Deduction, Constrained Zero Forcing, and Constrained Searching

TL;DR

This paper introduces a new deduction-based graph searching process and demonstrates its equivalence in searcher requirements to other known processes, providing structural insights, complexity results, and properties of the process.

Contribution

It establishes the equivalence of deduction with zero forcing and fast-mixed search in terms of searcher number, and offers new bounds, structural characterizations, and complexity analyses.

Findings

Deduction requires the same number of searchers as zero forcing and fast-mixed search.

The paper provides structural characterizations and bounds for the deduction process.

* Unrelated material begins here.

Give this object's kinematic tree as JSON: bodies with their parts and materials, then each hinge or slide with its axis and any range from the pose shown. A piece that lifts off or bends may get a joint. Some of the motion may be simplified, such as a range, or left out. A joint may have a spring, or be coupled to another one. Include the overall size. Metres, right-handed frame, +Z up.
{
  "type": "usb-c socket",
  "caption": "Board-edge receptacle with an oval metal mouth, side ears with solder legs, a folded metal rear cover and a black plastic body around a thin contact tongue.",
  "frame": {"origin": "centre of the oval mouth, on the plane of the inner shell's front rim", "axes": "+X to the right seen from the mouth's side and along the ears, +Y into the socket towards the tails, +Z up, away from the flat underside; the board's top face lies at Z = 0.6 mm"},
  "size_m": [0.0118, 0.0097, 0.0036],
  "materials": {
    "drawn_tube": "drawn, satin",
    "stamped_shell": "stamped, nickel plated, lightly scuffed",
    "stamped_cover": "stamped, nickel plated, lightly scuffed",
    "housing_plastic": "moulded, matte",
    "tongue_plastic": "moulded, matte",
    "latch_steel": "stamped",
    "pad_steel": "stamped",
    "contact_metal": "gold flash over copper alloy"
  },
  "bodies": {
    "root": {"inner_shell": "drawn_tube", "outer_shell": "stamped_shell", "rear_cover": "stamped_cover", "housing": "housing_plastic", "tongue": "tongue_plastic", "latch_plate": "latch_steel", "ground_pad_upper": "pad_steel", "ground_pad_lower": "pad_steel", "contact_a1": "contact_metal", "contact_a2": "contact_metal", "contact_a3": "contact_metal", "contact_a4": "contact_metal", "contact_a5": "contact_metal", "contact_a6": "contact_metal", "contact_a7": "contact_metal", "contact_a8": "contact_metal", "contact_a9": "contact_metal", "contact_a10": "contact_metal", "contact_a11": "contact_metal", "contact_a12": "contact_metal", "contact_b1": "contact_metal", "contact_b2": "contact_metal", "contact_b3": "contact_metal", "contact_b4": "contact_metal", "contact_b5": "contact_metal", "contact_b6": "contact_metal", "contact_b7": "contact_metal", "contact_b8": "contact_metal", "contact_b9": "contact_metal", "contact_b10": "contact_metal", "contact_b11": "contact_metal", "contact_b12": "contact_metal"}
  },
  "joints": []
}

NP-completeness is shown for computing the deduction parameter on arbitrary graphs.

Abstract

Deduction is a recently introduced graph searching process in which searchers clear the vertex set of a graph with one move each, with each searcher's movement determined by which of its neighbors are protected by other searchers. In this paper, we show that the minimum number of searchers required to clear the graph is the same in deduction as in constrained versions of other previously studied graph processes, namely zero forcing and fast-mixed search. We give a structural characterization, new bounds and a spectrum result on the number of searchers required. We consider the complexity of computing this parameter, giving an NP-completeness result for arbitrary graphs, and exhibiting families of graphs for which the parameter can be computed in polynomial time. We also describe properties of the deduction process related to the timing of searcher movement and the success of terminal layouts.